Lorsqu’elles sont d’accord sur toutes les dispositions essentielles à intégrer dans un document officiel dans l’intention que leur entente devienne alors obligatoire, elles ont rempli toutes les conditions requises pour la formation d’un contrat. Le fait qu’un document officiel écrit allant dans le même sens doit être ensuite préparé et signé ne modifie pas la validité obligatoire du contrat initial.

Toutefois, lorsque le contrat initial est incomplet parce que des dispositions essentielles visant à régir les relations contractuelles n’ont pas été réglées ou arrêtées; ou le contrat est trop général ou imprécis pour être valable en soi et dépend de la conclusion d’un contrat officiel ou la compréhension ou l’intention des parties, même s’il n’y a aucune incertitude quant aux conditions de leur entente, est que leurs obligations juridiques doivent être différées jusqu’à ce qu’un contrat officiel soit approuvé et signé, l’entente initiale ou préliminaire ne peut pas constituer un contrat exécutoire. En d’autres termes, dans de telles circonstances, le [traduction] « contrat de conclure un contrat » n’est pas du tout un contrat. L’exécution du document officiel envisagé n’est pas censée être seulement un acte solennel ou le mémoire d’un contrat déjà complet et obligatoire, mais est essentielle à la formation du contrat lui-même.

[38]           En fin de compte, le fait de savoir si une clause [traduction] « sous réserve d’entente officielle » exclut le constat d’accord est une question d’interprétation. Ce point met l’accent sur la question de savoir « si l’exécution du nouveau contrat est une condition ou une modalité de la négociation ou si c’est une simple expression de la volonté des parties quant à la manière dont la transaction déjà acceptée se concrétisera en fait » : Calvan Consolidated Oil & Gas Ltd. v. Manning, [1959] S.C.R. 253, à la page 261, 17 D.L.R. (2d) 1; Hatzfeld-Wildenburg v. Alexander, [1912] 1 Ch. 284, aux pages 288 et 289. Dans le premier cas, il n’y a pas contrat exécutoire; dans le second cas, il y en a un.

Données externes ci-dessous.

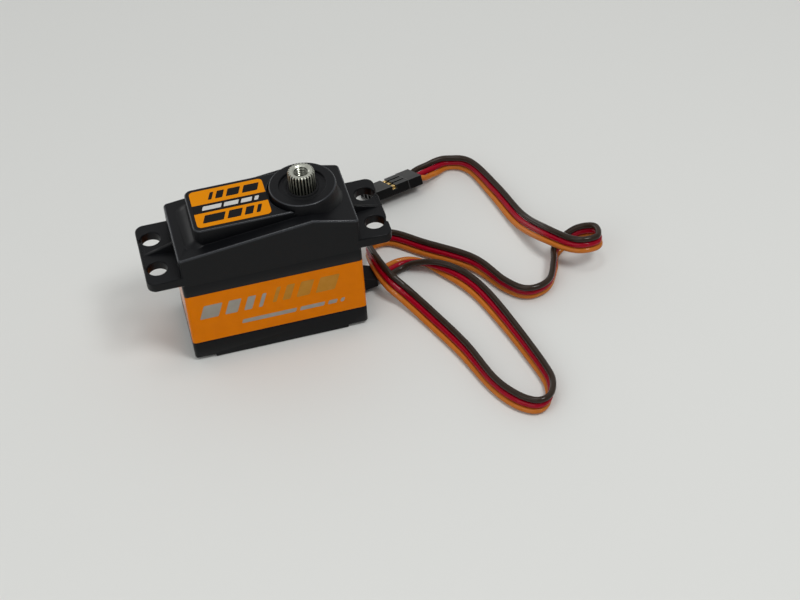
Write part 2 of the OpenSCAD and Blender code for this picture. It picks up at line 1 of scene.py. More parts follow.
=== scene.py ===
"""Looks of a standard-size servo motor: its black moulded case, orange labels, splined steel
shaft, three-wire lead and connector, and the gears, bearings and motor inside."""

import json
import math

import bmesh
import bpy
from mathutils import Matrix, Vector


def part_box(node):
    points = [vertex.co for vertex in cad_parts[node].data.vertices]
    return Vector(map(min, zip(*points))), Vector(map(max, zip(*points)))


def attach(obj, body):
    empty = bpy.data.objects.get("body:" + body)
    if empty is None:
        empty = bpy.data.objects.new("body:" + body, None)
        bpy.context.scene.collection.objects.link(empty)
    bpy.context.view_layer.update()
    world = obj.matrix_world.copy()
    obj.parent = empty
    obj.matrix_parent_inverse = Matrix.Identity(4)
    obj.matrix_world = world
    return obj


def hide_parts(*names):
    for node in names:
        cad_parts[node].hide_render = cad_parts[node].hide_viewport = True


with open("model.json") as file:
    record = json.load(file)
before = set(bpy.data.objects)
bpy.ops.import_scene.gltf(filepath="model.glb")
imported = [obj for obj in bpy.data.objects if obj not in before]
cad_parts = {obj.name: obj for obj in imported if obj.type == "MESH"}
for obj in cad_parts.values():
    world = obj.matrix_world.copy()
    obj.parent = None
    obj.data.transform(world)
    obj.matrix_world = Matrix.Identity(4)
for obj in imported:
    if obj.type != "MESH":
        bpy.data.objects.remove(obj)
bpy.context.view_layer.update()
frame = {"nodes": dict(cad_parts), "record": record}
MM = 0.001


# ---- Sizes that pieces share, in millimetres and degrees ----

def corners(node):
    """Lowest and highest corners of a CAD node, in millimetres."""
    return [[round(c / MM, 3) for c in corner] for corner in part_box(node)]


joints = {joint["name"]: joint for joint in frame["record"]["behaviour"]["joints"]}
OUT_X = round(joints["output_turn"]["pos_m"][0] / MM, 3)
CASE_END, CASE_SIDE, SEAM = corners("middle_case")[1]
TAB_END, _, BOSS_TOP = corners("top_cover")[1]
DECK_TOP = corners("top_label")[0][2]
(_, _, WRAP_LOW), (_, WRAP_STOP, WRAP_HIGH) = corners("wrap_label")
SHAFT_TOP = corners("output_shaft")[1][2]
ROOF_LEFT, ROOF_RIDGE, ROOF_RIGHT = 30.4, 33.9, 31.3
FILM = 0.08
FILM_OUT = 0.02  # how far the label around the case stands out of it
WIRE = 1.45
WAY_PITCH = 2.54
PLUG_TURN, PLUG_LEAN = 14, 24
PLUG = (
    Matrix.Translation((43.2, 33.6, 2.708))
    @ Matrix.Rotation(math.radians(PLUG_TURN), 4, "Z")
    @ Matrix.Rotation(math.radians(-PLUG_LEAN), 4, "X")
)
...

[39]           Cela est évalué objectivement, par l’examen de la correspondance échangée entre les parties, en vue de décider si celles-ci, par un échange de correspondance coordonnée, avaient l’intention d’établir des rapports juridiques immédiats : Newbury v. Sun Microsystems, [2013] EWHC 2180, aux paragraphes 19 à 24 (Q.B.D.). La jurisprudence a parfois eu recours à la conduite ultérieure des parties pour rechercher si une entente a été conclue au sujet des conditions essentielles : Bawitko, précité, à la page 107; Ward, précité, aux paragraphes 55, 65 et 68 à 76; Andrews v. Lundrigan, 2009 ONCA 160, 247 O.A.C. 15, au paragraphe 8; arrêt Dominak v. Lockhart, 2014 BCCA 432, 65 B.C.L.R. (5th) 318, au paragraphe 35.

– V –

[40]           Dans certains cas, d’autres exigences pourraient voir le jour. Par exemple, la loi peut créer des exigences particulières pour certains types de contrats, comme la nécessité qu’une convention de vente de terrain soit attestée par écrit : voir, par exemple, An Act for Prevention of Frauds and Perjuries, 29 Chas. 2, ch. 3, (Eng., 1677); et à titre d’illustration, voir l’arrêt Druet c. Girouard, 2012 NBCA 40, 386 N.B.R. (2d) 281.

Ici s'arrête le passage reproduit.